Growth marketing has been around for awhile now. Wondering “What is growth marketing?” Don’t panic. Like many buzzwords, the core concepts are more important than the name itself.
The truth? You’re probably already doing some version of it. So congratulations, growth marketer.
So let’s take a look at the definition of growth marketing, and where the term came from. We’ll also provide some examples of how to use a growth marketing mindset to expand business and enhance the customer journey.
The Definition of Growth Marketing
Growth marketing focuses on quickly making data-based strategy changes and iterating on those changes just as quickly. Growth marketing leaders and teams identify potential areas for organizational growth and attack those opportunities with razor-sharp focus. More specifically, growth marketing goes beyond the old-school “attract and capture” model of lead generation. Instead, growth marketers focus on how to build better relationships with customers.
Did our growth marketing definition sound to you like a definition for all marketing in 2023? You get a gold star! Growth marketing has stormed the castle over the last few years and become the dominant marketing strategy. This makes sense in an era of decreased resources and a “more for less” mentality.
Entrepreneur and marketer Sean Ellis coined the term “growth hacking” in 2010. As Ellis described it, growth hacking involves data-driven experimentation, agility, and scale. The term became incredibly influential in marketing over the ensuing decade, inspiring the birth of growth marketing. Today, growth marketing is so common that many sophisticated marketing organizations have an entire department devoted to the approach.

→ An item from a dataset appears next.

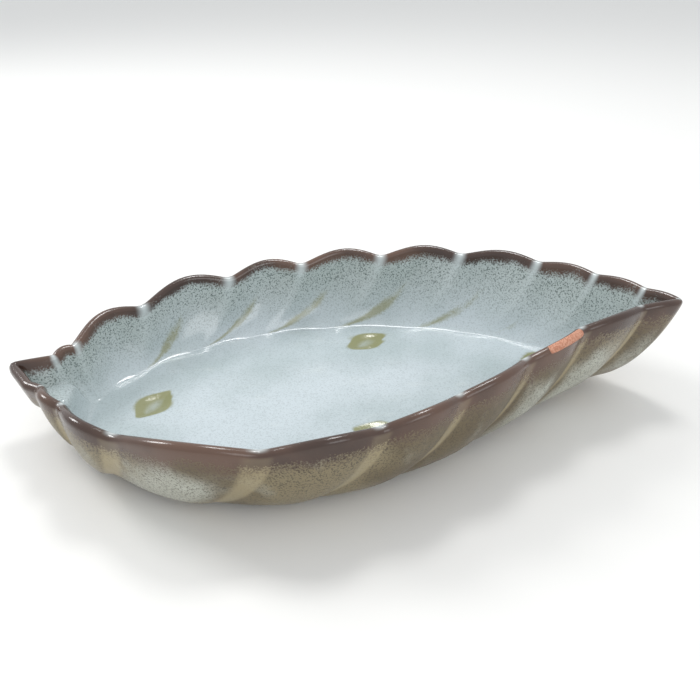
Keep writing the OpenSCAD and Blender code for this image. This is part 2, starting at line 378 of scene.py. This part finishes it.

What specifically do growth marketing professionals do? We’ve got you covered in the next section.
What Does a Growth Marketer Do?
In a nutshell, growth marketers take deliberate steps toward expanding their company’s customer base and overall revenue through more creative measures than typically associated with traditional marketing. They view the customer lifecycle as an hourglass rather than a funnel. Not only are they concerned with developing creative awareness and lead gen campaigns, but they’re also razor-focused on extending the value of their offerings for their existing customers. By driving more active engagement, they better understand their customers, which empowers them to tell more compelling stories to all of their target audiences.
Here are just a few things successful growth marketers do on a daily basis to help expand their business:
- Work cross-functionally to develop an understanding of each department and learn how they can contribute to the growth of the company
- Develop plans to experiment, test, and optimize targeted and personalized digital experiences across every stage of the customer lifecycle
- Oversee content marketing initiatives meant to drive traffic to numerous digital properties through search engine optimization, backlinking initiatives, and public relations efforts
- Gather, analyze, and interpret critical data to identify growth opportunities and improve awareness, conversions, sales, and revenue
- Experiment with innovative marketing techniques and deliver progress reports to key stakeholders
That’s a lot to ask of any single marketer. It’s best for marketing teams to employ a universal growth marketing approach.
Growth Marketing Examples to Consider
Consider these growth marketing strategies that almost every good growth marketer is going to stand by.
Organic lead generation is preferable to paid lead generation. By focusing on where SEO is trending and delivering exciting messaging, companies can drive major leads and sell far more of their products and services without having to drain their budget through paid advertising strategies. And skilled marketers who do invest in paid advertising do so to complement their existing content marketing efforts and support a holistic marketing plan.
Customer retention is just as important (if not, more so) than customer acquisition. This isn’t to say that bringing on new customers shouldn’t be a priority, but the best way to grow your company is through your existing business. Keeping your clients and consumers engaged with your offerings leads to better usage and more interest in other products and services. So make sure that you know your customers, understand their needs and expectations, and deliver on your promises.
Persuasion is a better approach than overt salesmanship. It feels awkward even having to include this on the list, but many marketers still think they can bend customers to their will. In fact, the exact opposite is true. Modern consumers are in complete control of their buying journeys, so it’s important that you treat them with the respect they deserve. Don’t lecture, educate. Don’t preach, empathize. Don’t brag, listen. Informing your audience will drive trust in your offerings and endear prospects and customers to your brand.
Relying on instinct is a slippery slope; trusting the data reveals objective truths. Historically, marketers have had to make estimated guesses about their target audiences and their program performance, which isn’t ideal. After all, determining the ROI of roadside billboards and radio ads is pretty difficult. These days, though, we have a literal world of data at our disposal. Don’t ignore it! Use this information to develop accurate personas, anticipate your customers’ next steps, and improve program performance in real-time.
A company is more than the sum of its products. Every business relies on the quality of their offerings as the foundation of their revenue. But a product can’t sell itself, so you need to go beyond the tangible offering to build a larger narrative that delights your audience and elevates your brand to new heights. While staying within brand and style guidelines is important, don’t be afraid to express a creative, disruptive, or even subversive message. Again, know your audience and use that knowledge to anticipate and exceed their expectations.